Whereas Ingres depicted the worldly Raphael, Delacroix painted the brooding Michelangelo. Though they both illustrated scenes from the Renaissance poet Ariosto’s Orlando Furioso, Delacroix also painted Tasso, the quintessential Mannerist poet, locked away in an asylum. Delacroix painted himself as Hamlet, the Mannerist protagonist incapacitated by doubt, and revisited that drama in graphic works.
It is “Louis d’Orléans Showing His Mistress” that best reveals the essence of Delacroix as colorist while underscoring his critique of the “truth” in form. This work is small and not well known, yet it neatly displays the subversive nature of half-light. The subject is taken from a fable in which Duke Louis, a great seducer, tricks the husband of his mistress in a peculiar way. He covers the lady’s head with a sheet while allowing the husband to admire her naked body; he never realizes it’s his own wife. Delacroix makes us privy to both sides of the sheet. On the left, bathed in direct light, is the voluptuous body observed by the husband. On the right in the indirect glow of reflected light is the wily duke cavorting with his love.

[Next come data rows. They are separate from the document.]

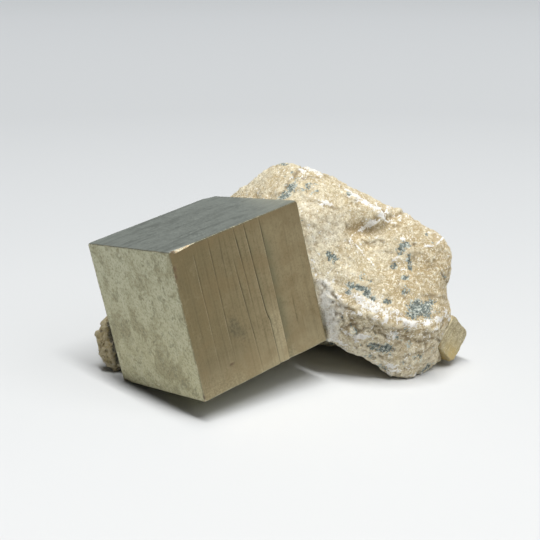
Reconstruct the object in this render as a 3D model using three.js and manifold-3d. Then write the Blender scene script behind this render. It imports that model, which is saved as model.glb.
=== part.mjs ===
// Pyrite specimen: one large cubic pyrite crystal standing in a broken piece of
// pale marl, with a second small crystal showing at the marl's right-hand end.
// Millimetres, +Z up, X along the specimen, -Y towards its display side.
// The origin is the middle of the bounding box at the resting surface.
import * as THREE from 'three';
import { ImprovedNoise } from 'three/addons/math/ImprovedNoise.js';
import { ConvexHull } from 'three/addons/math/ConvexHull.js';
import { mergeVertices } from 'three/addons/utils/BufferGeometryUtils.js';
import Module from 'manifold-3d';

// ---- driving dimensions -------------------------------------------------
const CUBE_DEPTH = 24.8;        // crystal edge running back to the left
const CUBE_WIDTH = 28.0;        // crystal edge along the striated face
const CUBE_HEIGHT = 26.2;       // crystal edge running down
const CONTACT_GAP = 0.3;        // clearance between a crystal and its socket
const SMALL_EDGE = [6.6, 6.8, 7.0]; // small crystal: down the face, up it, into the rock
const ROCK_CENTRE = [31, 12.5, 14.5]; // the rock's surface is seen whole from here
const ROCK_EDGE = 2.6;          // longest edge of the rock's facets
const ROCK_RELAX = 1;           // passes that ease the edges between stations
const ROCK_ROUGHNESS = 0.5;     // height of the coarse fracture relief

// Crystal axes: directions of its width, depth and height edges. The crystal
// leans so that its lower left edge touches the surface and the front hangs
// just clear of it.
const CUBE_X = new THREE.Vector3(0.7441, 0.6512, 0.1495).normalize();
const CUBE_Z = new THREE.Vector3(-0.2113, 0.0171, 0.9773);
CUBE_Z.addScaledVector(CUBE_X, -CUBE_Z.dot(CUBE_X)).normalize();
const CUBE_Y = new THREE.Vector3().crossVectors(CUBE_Z, CUBE_X).normalize();
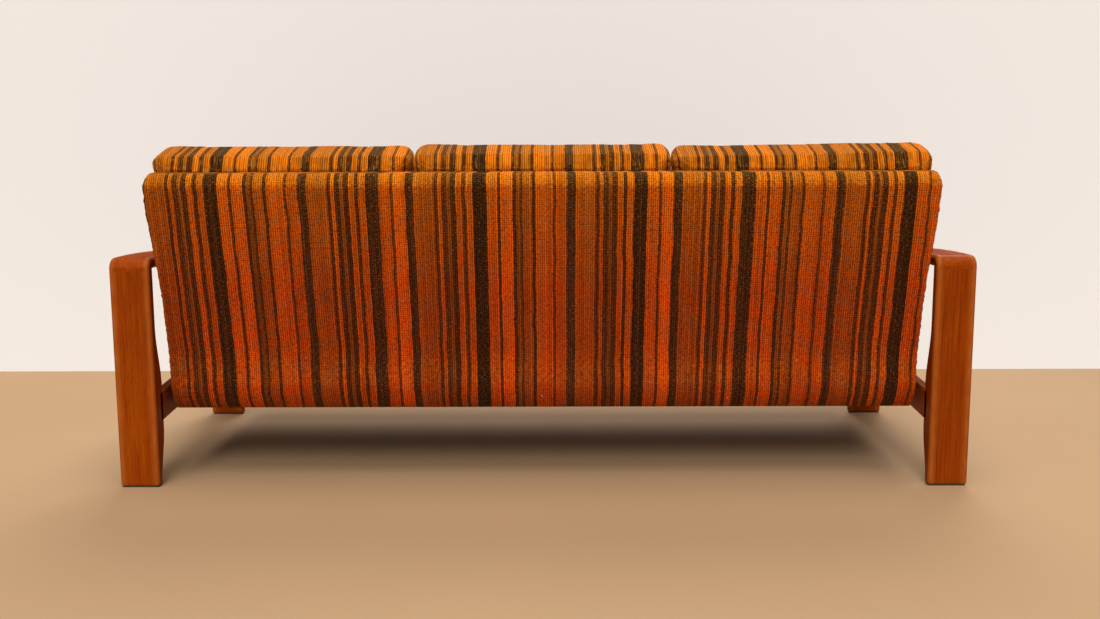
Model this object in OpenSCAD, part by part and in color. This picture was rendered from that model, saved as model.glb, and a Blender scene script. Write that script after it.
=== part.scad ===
// Three-seat sofa: two wooden side frames, an upholstered seat-and-back shell hung between
// them on bolts, and six loose cushions. Millimetres. The front faces -Y, the rear +Y, and
// left is +X, the sitter's left. Lengths in Y run from the rear face of the rear legs, and
// the finished sofa is then centred in Y.

/* [Overall] */
// Width over the two side frames
sofa_w = 1990; // [1700:10:2400]
// Depth of a side frame, from front leg face to rear leg face
frame_d = 770; // [680:5:930]
// Height of the armrest's top at the rear leg
arm_h = 542; // [515:1:660]
// Height of the back's top edge
back_h = 737; // [610:1:790]

/* [Side frames] */
// Width of every leg and armrest
frame_w = 92; // [76:1:112]
// Thickness of the armrest board
arm_t = 27; // [24:1:33]
// Radius of the armrest's long arch
arm_arch_r = 4400; // [3600:50:9000]
// Radius where the armrest turns down into a leg
arm_turn_r = 26; // [14:1:26]
// Radius of the armrest's long edges
arm_edge_r = 9; // [4:0.5:11]
// Thickness of a leg under the armrest
leg_top_t = 28; // [24:1:34]
// Thickness of a leg at its foot
leg_foot_t = 27; // [22:1:34]
// Thickness of a leg where the side rail enters it
haunch_t = 55; // [45:1:66]
// Radius of the legs' upright edges
leg_edge_r = 6; // [4:0.5:8]
// Thickness of the glide under each foot
glide_t = 4; // [3:0.5:6]
// Height of a side rail
rail_h = 71; // [58:1:86]
// Thickness of a side rail
rail_t = 20; // [16:1:24]
// Depth to which the side rail is let into each leg
rail_housing = 18; // [12:1:22]

/* [Shell] */
// Space between a side frame and the shell
shell_gap = 18; // [12:1:26]
// Rise of the seat towards the front, in degrees
seat_slope = 3.5; // [2:0.5:5]
// Height of the seat deck where it meets the back
deck_h = 240; // [225:1:260]
// Thickness of the seat base
base_h = 70; // [62:1:84]
// Set-back of the seat base behind the front leg faces
base_setback = 26; // [10:1:60]
// Lean of the back from upright, in degrees
back_lean = 13.5; // [11:0.5:17]
// Thickness of the upholstered back
back_t = 64; // [60:1:77]
// Distance of the back's upright foot forward of the rear leg face
back_foot_y = 60; // [50:1:72]
// Height at which the back starts to lean
bend_z = 302; // [296:1:310]
// Radius where the back turns under the sofa
tuck_r = 86; // [72:1:104]
// Thickness of the upholstery fabric
fabric_t = 2.5; // [2:0.5:3]

/* [Inner frame] */
// Thickness of the inner seat rails
inner_rail_t = 22; // [18:1:27]
// Height of the inner seat rails
inner_rail_h = 52; // [44:1:52]
// Depth of the back's wooden frame
back_frame_t = 30; // [25:1:30]
// Width of the back's uprights and top rail
back_member_w = 45; // [37:1:55]
// Thickness of the lining board behind the back frame
board_t = 4; // [3:0.5:5]
// Thickness of the elastic webbing
web_t = 2; // [1:0.5:2]
// Width of a webbing strap
web_w = 50; // [40:1:60]

/* [Cushions] */
// Thickness of a seat cushion
seat_cushion_t = 128; // [106:1:154]
// Thickness of a back cushion
back_cushion_t = 140; // [116:1:170]
// Height of the back cushions' tops above the floor
back_cushion_h = 796; // [700:1:860]
// Space between neighbouring cushions
cushion_gap = 3; // [2:0.5:8]
// Space between a cushion and the arm beside it
arm_clearance = 3; // [2:0.5:8]
// Rounding of the cushion edges
cushion_r = 30; // [20:1:40]
// Space between a cushion and what it rests on or leans against
rest_clearance = 0.5; // [0.4:0.1:1]
// Space between a cushion's cover and its foam core
core_gap = 0.5; // [0.3:0.1:1]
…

The ruse is a “play within a play” or, as Picasso would say, “a lie through which the truth is revealed.”
DM: We can learn the history of human thought just through painting. It’s absurd to say that painting is dead or to try to categorize one style of vision within a certain era and not let it carry over into present works. Painting is a shared exploration of the psychology of vision and relationships to the world.
VD: I agree. In a sense, we painters are historical nomads. No longer believing in the inevitability of formal development, recognizing that the classic avant-garde is a thing of the past, we are free to reinvestigate the deep secrets of painting’s history.